As we approached the hut where one would actually rent a boat, the man inside looked at us and closed the shutters and sealed himself inside. This seemed like an odd thing to do. But as we walked down the streets along the river, we got the same treatment from each shop owner. Apparently, they were not allowed to sell merchandise to naive free people who had wandered from their tour. They were business people just following orders. They behaved as if they were not happy about it, but my friend and I suspected that they knew they were being monitored and had no other choice. This suspicion led us to believe that we were also being monitored, so the James Bond fantasy ended. We made it back to our tour and back on the bus without anyone commenting on our disappearance.
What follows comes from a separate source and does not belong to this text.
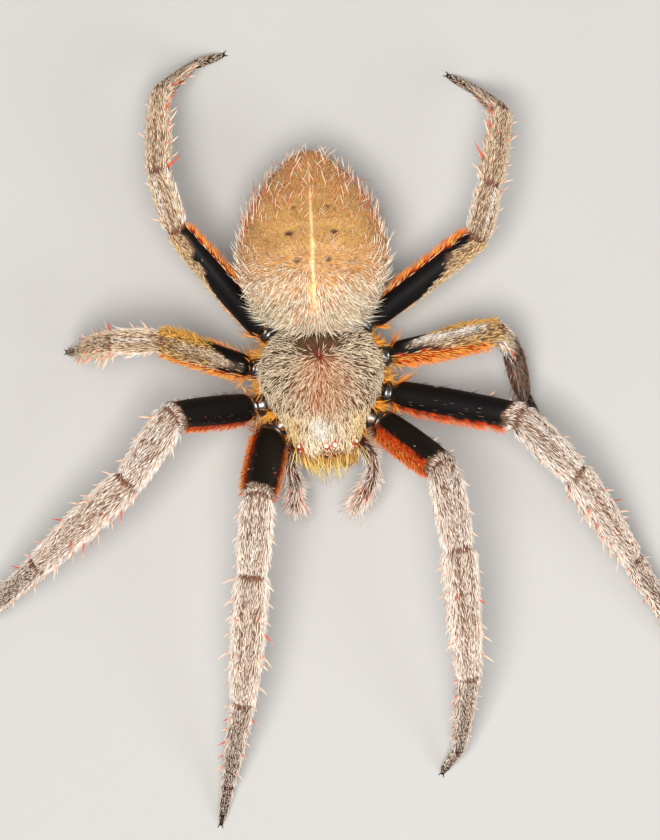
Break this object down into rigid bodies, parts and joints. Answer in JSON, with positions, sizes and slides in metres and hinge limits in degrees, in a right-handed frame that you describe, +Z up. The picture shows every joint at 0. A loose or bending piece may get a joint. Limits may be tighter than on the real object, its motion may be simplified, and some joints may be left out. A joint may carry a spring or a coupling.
{
  "type": "orb weaver spider",
  "caption": "Still, life-size orb weaver spider standing on small flat soles with knees raised: oval hairy abdomen, shield-shaped carapace, glossy black thighs, cream-haired lower legs.",
  "frame": {"origin": "middle of the bounding box, on the floor plane that the soles stand on", "axes": "+Z up through the back, head towards -Y and tail towards +Y, +X on the spider's own left side"},
  "size_m": [0.052, 0.0534, 0.0153],
  "materials": {
    "abdomen_hide": "matt ochre hide under short cream hair",
    "carapace_hair": "grey-brown shell under flat cream and gold hair",
    "leg_hair": "dark brown shell under flat pinkish-cream hair, with red spines",
    "femur_shell": "glossy black shell, orange hair fringe below",
    "coxa_shell": "glossy dark red-brown shell",
    "jaw_shell": "glossy dark red-brown shell with sparse hair",
    "fang_shell": "glossy black-brown",
    "sternum_shell": "dark brown shell with sparse hair",
    "spinneret_skin": "dark red-brown skin",
    "palp_hair": "cream hair with dark specks",
    "eye_shell": "polished near-black"
  },
  "bodies": {
    "root": {"abdomen": "abdomen_hide", "carapace": "carapace_hair", "chelicera_left": "jaw_shell", "chelicera_right": "jaw_shell", "eye_lateral_front_left": "eye_shell", "eye_lateral_front_right": "eye_shell", "eye_lateral_rear_left": "eye_shell", "eye_lateral_rear_right": "eye_shell", "eye_median_front_left": "eye_shell", "eye_median_front_right": "eye_shell", "eye_median_rear_left": "eye_shell", "eye_median_rear_right": "eye_shell", "fang_left": "fang_shell", "fang_right": "fang_shell", "leg_1_left_coxa": "coxa_shell", "leg_1_left_femur": "femur_shell", "leg_1_left_foot": "leg_hair", "leg_1_left_patella": "leg_hair", "leg_1_left_tibia": "leg_hair", "leg_1_right_coxa": "coxa_shell", "leg_1_right_femur": "femur_shell", "leg_1_right_foot": "leg_hair", "leg_1_right_patella": "leg_hair", "leg_1_right_tibia": "leg_hair", "leg_2_left_coxa": "coxa_shell", "leg_2_left_femur": "femur_shell", "leg_2_left_foot": "leg_hair", "leg_2_left_patella": "leg_hair", "leg_2_left_tibia": "leg_hair", "leg_2_right_coxa": "coxa_shell", "leg_2_right_femur": "femur_shell", "leg_2_right_foot": "leg_hair", "leg_2_right_patella": "leg_hair", "leg_2_right_tibia": "leg_hair", "leg_3_left_coxa": "coxa_shell", "leg_3_left_femur": "femur_shell", "leg_3_left_foot": "leg_hair", "leg_3_left_patella": "leg_hair", "leg_3_left_tibia": "leg_hair", "leg_3_right_coxa": "coxa_shell", "leg_3_right_femur": "femur_shell", "leg_3_right_foot": "leg_hair", "leg_3_right_patella": "leg_hair", "leg_3_right_tibia": "leg_hair", "leg_4_left_coxa": "coxa_shell", "leg_4_left_femur": "femur_shell", "leg_4_left_foot": "leg_hair", "leg_4_left_patella": "leg_hair", "leg_4_left_tibia": "leg_hair", "leg_4_right_coxa": "coxa_shell", "leg_4_right_femur": "femur_shell", "leg_4_right_foot": "leg_hair", "leg_4_right_patella": "leg_hair", "leg_4_right_tibia": "leg_hair", "palp_left_base": "palp_hair", "palp_left_tip": "palp_hair", "palp_right_base": "palp_hair", "palp_right_tip": "palp_hair", "spinnerets": "spinneret_skin", "sternum": "sternum_shell"}
  },
  "joints": []
}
We stopped next at the Soviet War memorial, Treptower park, full of graves and monuments to the massive Soviet war dead during WWII. There were huge statues and sayings of certain famous thinkers with great academic ideas that didn't account for human greed and corruption or reality in general. Notions of a society where each person would contribute according to their ability and need; an interesting ideology. Its the way of thinking that led to the building of the Wall - a wall not to keep people out, but
to keep people in.
I left some illegal literature around the park that I sneaked in to the country. Opium, the statues would call it.
I don't remember much else of the surreal experience, except that somewhere along the way, I found some East German coins and I smuggled them out in my socks.
Before we could get off the tour bus, we were all individually quizzed again about our identities and the information in our passports. This took quite a while to accomplish. They were much more aggressive this time than when we had arrived.
Everyone got the same questions, except for my buddy and me. We were the last two on the bus and got the third degree from a couple of machine gun toting scruffy looking military men. According to the translator, they wanted to know where we went when we left the tour group, why we wanted a boat, who we talked to, and what, if anything they gave us. They threatened to strip search us but reluctantly let us go, because it was time to do their fancy goose step changing of the guard thing.
So I have some worthless East German coins, and a valuable dose of the fear of tyranny.
The sun appeared again as we re-entered the West. Our western tour guide immediately took us to see the memorials on and around the wall of people who had been shot by their machine gun toting countrymen as they tried to go over the wall and enter freedom.
We then stopped at the spot where just one week earlier, President Ronald Reagan asked Mr. Gorbachev to "tear down this wall." The tour guide was in tears as were many of us, as he quoted the great speech in front of the Brandenburg Gate. The Berlin Wall was truly a monument to the focus of evil in the modern world. It belongs on the ash heap of history.
No, it belongs in museums. It belongs in the public view, in free cities, reminding us that freedom cannot be taken for granted, that our fellow human beings are capable of the most ruthless things. And its not just the communists or the ones everyone already call "bad guys." Hitler was elected freely and legally by the people. Even after it was clear he was a crazy thug and had consolidated power to himself, the shortsighted and selfish electorate still voted to approve his policies to a tune of 85%.
The memory of the wall should remind us of a simple truth:
Ideology has consequences.
It matters what our leaders actually believe. Tyranny and war follow when smart people don't ask independent questions they know need to be asked, but are afraid the answer might contradict their academic position or political gambling. So they don't ask, figuring its not really about life or death, its about who wins and who loses. Until everybody loses.
So, here's to those leaders in the 20th century, and there are several, who had the courage to question and expose the ideology of the enemy for what it was, in the face of controversy and criticism. They are why the Wall came down.
I wonder what leaders will do that in the 21st century? I hope those people come onto the scene soon.